Again, let me reiterate that I do think it’s alright for women to adorn themselves with jewelry and braid their hair and preach… I trust the wisdom of the Church, and I have done a tiny bit of research into this myself. I believe that people are probably right, that those laws were culturally based, and not meant for us in the 21st century. But the Church hasn’t always thought this way, and even today we don’t all agree. When I lived in Texas I went to school with a few girls who didn’t ever cut their hair (it actually fell past their knees), or braid it (which made the length even worse) because of what the Bible said about that.
This is a somewhat off-topic, and very bitter and cynical point, but I do sometimes wonder if the reason the Church has been willing to reexamine and reinterpret Paul’s words about women is because at least 50% of the Church is women, so they have to listen to our voices… and maybe the reason the Church (as a whole) is unwilling to reexamine the verses ‘about’ homosexuality is because we represent such a minority that they feel they can ignore us.
Anyway, that’s it.
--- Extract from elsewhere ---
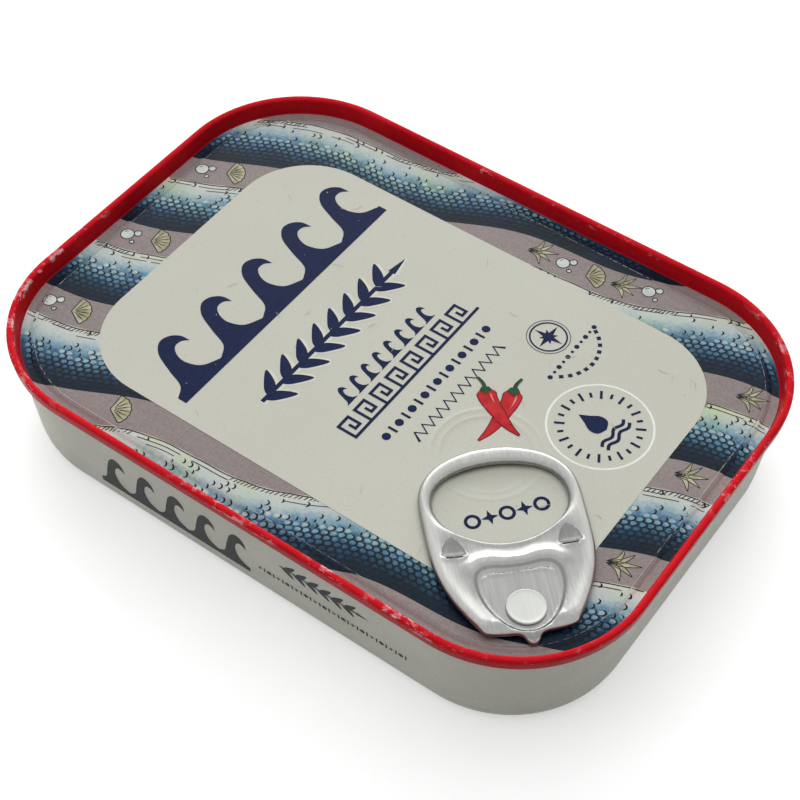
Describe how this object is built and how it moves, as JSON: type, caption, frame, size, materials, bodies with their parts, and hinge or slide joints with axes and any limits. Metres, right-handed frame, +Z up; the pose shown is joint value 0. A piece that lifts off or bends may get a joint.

That’s what I’ve been thinking about for the past little while.
On a completely different note, I’m beginning to enjoy myself more here. Not that I wasn’t enjoying myself before, but… well, I got my first pay cheque on Friday and now I can actually afford to leave my home! I’m still really enjoying the other English staff… one of whom has just been informed that she will be moving into my building on March 1st, which is kind of awesome. I’ll have a neighbour! Not that I don’t have neighbours now, who are very nice, I’m sure, but I can’t talk to any of them. Anyway, I hope this girl and I end up getting along – not that we’ll be actually living together, but these apartments are so small (one room… not one bedroom, one room), that it will be kind of like being roommates. She’s nice, and I like her well enough, but so far I have no idea if we click at all.
Well, that’s it. Blessings from Korea, y’all!